From the Otsego Herald
for Saturday, Jan. 16, 1813
Compiled, with comments
by HUGH C. MacDOUGALL
Died, in Cazenovia, on the 15th ult. [December] Mr. JOSEPH HEWES, in the 19th year of his age, son of Mr. Daniel Hewes of Springfield, in this county. He was a volunteer in his country’s service, and was on his return from Niagara, to his native town — but the cold hand of death arrested him on his journey! Thus has a patriotic volunteer met an early death far from friends and relatives.
COMMENT: Joseph John Hewes was born Feb. 16, 1793, the son of Daniel Hewes (1755-1846) and Sarah Cushman (1755-1836). He had six brothers and five sisters.
Cooperstown street law
A LAW RELATIVE TO STREETS
Passed November 22d, 1812
I. Be it ordained by the Trustees of the Village of Cooperstown, That one fifth part of the street on each side thereof, be appropriated for side walks, and that no person shall lay, deposit or leave any wood, timber, wagon, cart, sleigh, wheelbarrow, or other obstruction whatever, in or upon the said side walks, under the penalty of twenty-five cents for every offence, and the further sum of twenty-five cents for every twenty-four hours the said obstruction shall be thereafter suffered to remain on the same.
II. And be it further ordained, That no person shall drive any wagon, cart, sleigh or sled, or ride on horseback on any of the said side walks, under the penalty of twenty-five cents for every offence.
III. And be it further ordained, That every person shall keep open the ditch adjoining to the side walk opposite his lot, and that every person who shall neglect or refuse to do so, within twenty-four hours after notice given him by one of the Trustees, shall forfeit and pay twenty-five cents.
IV. And be it further ordained, That no person shall deposit, or cause to be deposited, any firewood in any street or alley in this Village, and suffer the same to remain, during the months of January, February, March and April, for more than forty-eight hours, and, during the remainder of the year, for more than twenty-four hours, under the penalty of twenty-five cents for each offence, and of twenty-five cents for every day the same shall remain thereafter.
V. And be it further ordained, That no person shall permit or suffer any geese or swine to remain at large within any street or alley in this Village, or suffer or permit any cow to run at large within the same during the months of December, January, February and March, under the penalty of twenty-five cents for every offence. –
COMMENT: Although Cooperstown had been a village since 1807, it was only in 1812 (when its name was officially changed from Otsego to Cooperstown) that its trustees actually began to govern.
Recapture of Moscow
Capture of Moscow by the Russians.
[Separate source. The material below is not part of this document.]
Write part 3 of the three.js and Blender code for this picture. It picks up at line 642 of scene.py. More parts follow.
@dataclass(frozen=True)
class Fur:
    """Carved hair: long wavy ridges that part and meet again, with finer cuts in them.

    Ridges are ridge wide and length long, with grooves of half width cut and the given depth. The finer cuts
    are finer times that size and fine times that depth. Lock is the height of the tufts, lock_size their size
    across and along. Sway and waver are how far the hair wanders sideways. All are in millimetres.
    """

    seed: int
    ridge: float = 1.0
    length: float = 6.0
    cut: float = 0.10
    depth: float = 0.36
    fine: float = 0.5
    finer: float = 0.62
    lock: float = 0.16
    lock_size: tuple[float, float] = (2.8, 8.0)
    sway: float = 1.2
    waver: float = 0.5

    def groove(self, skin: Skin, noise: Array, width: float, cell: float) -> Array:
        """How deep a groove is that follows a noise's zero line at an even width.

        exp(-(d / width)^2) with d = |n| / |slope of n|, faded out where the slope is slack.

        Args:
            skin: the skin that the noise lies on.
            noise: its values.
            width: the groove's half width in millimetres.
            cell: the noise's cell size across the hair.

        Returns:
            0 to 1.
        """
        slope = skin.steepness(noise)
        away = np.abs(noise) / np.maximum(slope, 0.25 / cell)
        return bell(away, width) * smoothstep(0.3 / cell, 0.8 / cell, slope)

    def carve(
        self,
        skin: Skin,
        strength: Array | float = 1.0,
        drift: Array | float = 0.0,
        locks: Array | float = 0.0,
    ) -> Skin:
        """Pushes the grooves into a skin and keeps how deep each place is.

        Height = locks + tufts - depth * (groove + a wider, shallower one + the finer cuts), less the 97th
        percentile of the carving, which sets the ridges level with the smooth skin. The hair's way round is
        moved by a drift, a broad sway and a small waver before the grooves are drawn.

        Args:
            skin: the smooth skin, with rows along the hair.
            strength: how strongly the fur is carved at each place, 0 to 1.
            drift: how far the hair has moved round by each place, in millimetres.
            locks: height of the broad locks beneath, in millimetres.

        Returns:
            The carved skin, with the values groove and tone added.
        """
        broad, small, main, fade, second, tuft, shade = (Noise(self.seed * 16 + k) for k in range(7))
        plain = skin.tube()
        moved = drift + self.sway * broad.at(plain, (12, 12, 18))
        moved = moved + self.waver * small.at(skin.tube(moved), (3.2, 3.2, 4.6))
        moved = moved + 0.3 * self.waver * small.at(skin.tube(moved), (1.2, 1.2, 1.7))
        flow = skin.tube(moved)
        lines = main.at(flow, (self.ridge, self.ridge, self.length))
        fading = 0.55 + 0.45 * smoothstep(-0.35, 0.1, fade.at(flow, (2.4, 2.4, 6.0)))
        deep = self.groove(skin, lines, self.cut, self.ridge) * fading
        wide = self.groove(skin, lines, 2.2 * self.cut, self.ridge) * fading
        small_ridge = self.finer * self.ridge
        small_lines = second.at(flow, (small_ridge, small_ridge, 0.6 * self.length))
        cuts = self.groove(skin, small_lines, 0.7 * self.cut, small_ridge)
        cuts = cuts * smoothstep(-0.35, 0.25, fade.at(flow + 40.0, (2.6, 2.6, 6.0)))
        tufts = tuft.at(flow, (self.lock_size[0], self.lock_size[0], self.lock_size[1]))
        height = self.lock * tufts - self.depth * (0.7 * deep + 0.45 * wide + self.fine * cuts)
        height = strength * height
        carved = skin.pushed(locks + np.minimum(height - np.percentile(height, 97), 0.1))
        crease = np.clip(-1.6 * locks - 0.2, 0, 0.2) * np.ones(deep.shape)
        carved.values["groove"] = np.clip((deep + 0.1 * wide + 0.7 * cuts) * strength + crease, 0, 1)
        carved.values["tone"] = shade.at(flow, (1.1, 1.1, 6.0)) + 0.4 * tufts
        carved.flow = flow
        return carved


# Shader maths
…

On the morning of the 20th [October, 1812], Count Wittgenstien stormed Polotsk after two days hard fighting. 45 staff and superior officers, and 3000 rank and file were made prisoners, and an extraordinary number of the French were killed.
The Russian loss also was considerable, but their success was complete.
The Petersburgh militia and volunteers had joined before this battle, and had distinguished themselves in the most brilliant manner.
On the 22d, the corps of General Winziegerode entered Moscow, having obliged the French to evacuate the place with such precipitation, that they abandoned all their hospitals.
COMMENT: During the French occupation, on Sept. 14 to 18, most of Moscow (some say three quarters of its buildings) were destroyed by fire. The ancient Kremlin, however, survived. Much of the French army perished as it retreated out of Russia during the winter that followed. The Russian General Ludwig Adolph Peter, Count Wittgenstein (1769-1843), badly defeated the French army in Polotsk (now in the Republic of Bielorussia). Lieutenant General Ferdinand von Wintzingerode (1770-1818) led a unit of Cossacks in the recapture of Moscow.
We are informed that the Powder Mills, near Blandensburgh, were on Monday night, about one o’clock, set on fire, as it is believed, by an incendiary. The fire was discovered in the centre building and immediately the inhabitants of the neighborhood left their houses.
In about 15 minutes the house exploded, containing about four thousand pounds of powder. From the judicious arrangement of the establishment, the explosion was not communicated to other buildings; already the operations have been renewed.
The loss is stated not to exceed six thousand dollars, although the explosion was so violent, as to have shattered the glass of houses two miles distant, to have raised from the ground large frame buildings, bursting out their windows and doors….
General Hull returns
We learn from Washington City, that general Hull has been exchanged, not for 30 pieces of silver, but for 30 soldiers. It is expected he will be tried without delay. – Democratic Press.
COMMENT: Gen. William Hull (1753-1825) was the American officer who had on Aug. 16, 1812, surrendered Fort Detroit to British General Sir Isaac Brock without firing a shot, even though his troops far outnumbered the British. As this item indicates, he was widely considered a traitor to America. He was court-martialed and sentenced to death, but President Madison pardoned him. Hull died in Newton, Mass., after publishing two memoirs defending his conduct at Detroit.